Un équipement complet tout-en-un
La grande nouveauté est de pouvoir commander sur Internet, en demandant la mise en relation avec un opérateur dédié « qui évaluera son besoin et gèrera la logistique de transformation du véhicule. » L’acheteur sera ensuite contacté par l’équipementier Pimas pour compléter au besoin le pack d’aménagement de base (accélérateur/frein par manette, ouverture de porte à 90°, planche de transfert escamotable, rangement du fauteuil roulant). Celui-ci est transporté de deux manières :
- sur le siège passager, en retirant les grandes roues qui prennent place dans une alvéole et sont bloquées par une sangle, idéal pour les fauteuils actifs à cadre rigide. Là, le conducteur est en pleine autonomie dans la mesure où il dispose de la capacité physique de faire passer son fauteuil en restant sur son siège. La place passager est toutefois neutralisée ;
- sur un porte-fauteuil arrimé sur l’arrière, pour ceux qui sont pliables, avec housse de protection contre la pluie. Ce mode de rangement libère la place du passager ou permet de stocker bagages ou achats.

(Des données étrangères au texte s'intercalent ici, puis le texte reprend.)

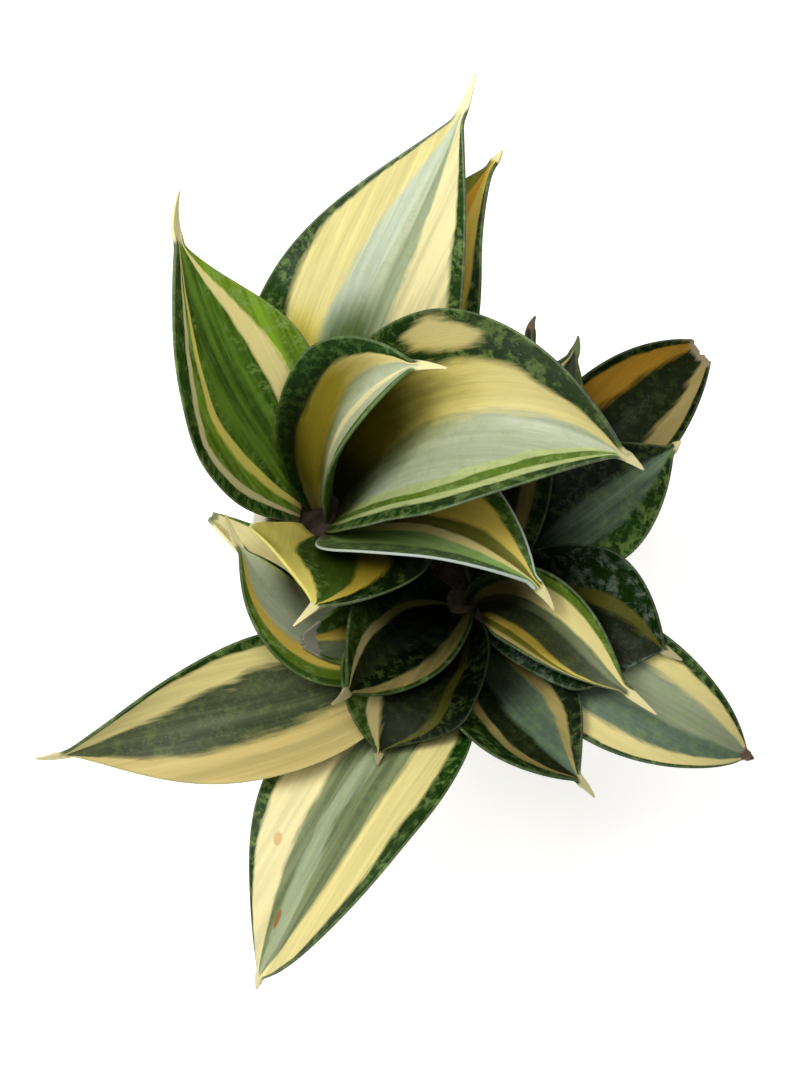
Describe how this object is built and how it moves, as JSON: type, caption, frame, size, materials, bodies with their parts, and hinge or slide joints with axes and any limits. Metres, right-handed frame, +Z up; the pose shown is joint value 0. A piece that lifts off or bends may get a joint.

Pour s’installer à bord, le conducteur dispose d’une planche de transfert repliée verticalement, sécurisant la manoeuvre déjà facilitée par la grande ouverture de porte ; il faut toutefois relever cette planche doucement pour qu’elle ne vous reste pas dans la main, et il est dommage qu’en position repliée elle gêne en permanence l’épaule et le bras gauche. L’accélération et le freinage sont assurés par une manette tirer-pousser placée entre les deux sièges ; elle agit par tringlerie sur les pédales. Cette manette doit toutefois être débrayée pour une conduite au pied. Au volant, une boule fixée à gauche permet de conduire d’une main tout en actionnant la manette d’accélération-freinage, on s’y fait très vite. En revanche, il faut jongler avec la commande de clignotant dont la commande n’a pas de rappel automatique : il faut l’arrêter à la main ; ce commodo active également l’essuie-glace.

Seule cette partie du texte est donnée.